Everything Changes—And That’s the Point
One of the greatest joys in landscape photography is realizing that even if you return to the same spot a hundred times, it’s never the same. Light shifts. Seasons transform. Trees grow. Water levels rise and fall. Wildlife moves in. You’re not just capturing a place—you’re capturing a moment in that place.
Keep a journal. Track the light. Use apps like PhotoPills to see where the sun, moon, or even the Milky Way will be at any given time. Augmented reality overlays can help you plan your shoot down to the minute—but you still have to be there, boots on the ground, heart in the game.
The Process Is the Art
Here’s the truth that AI can’t replicate: the act of going out and creating a landscape image is the art. The effort, the planning, the missed shots, the cold fingers, the patience—it all culminates in one moment where everything lines up and the shutter clicks. That’s a reward no app can fabricate.
If you’re frustrated because your landscape work isn’t getting into galleries or shows, I hear you. It’s a saturated field. But don’t let that make you cut corners or lose your passion. Instead, let it push you to innovate—not by faking skies, but by combining your love of landscapes with other subjects. That’s how I evolved my work: I found new ways to shoot, and new stories to tell, while honoring the landscape ethos.

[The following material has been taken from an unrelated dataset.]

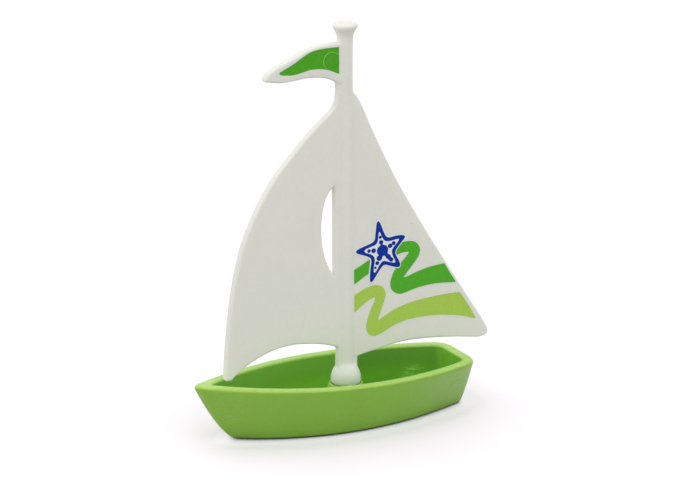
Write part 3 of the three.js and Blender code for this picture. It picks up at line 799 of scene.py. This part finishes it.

Final Thought: Let the Sky Be Real
So, to all my fellow photographers: resist the urge to cheat the light. Embrace the journey. Accept that some days the clouds won’t show up and the sunset will fizzle out. That’s okay. Go back. Keep going back.
Because one day, when the wind is just right, and the sun paints the world with molten gold, and everything falls into place—you’ll know you earned it. And no algorithm can compete with that.
Now, get out there and get shooting.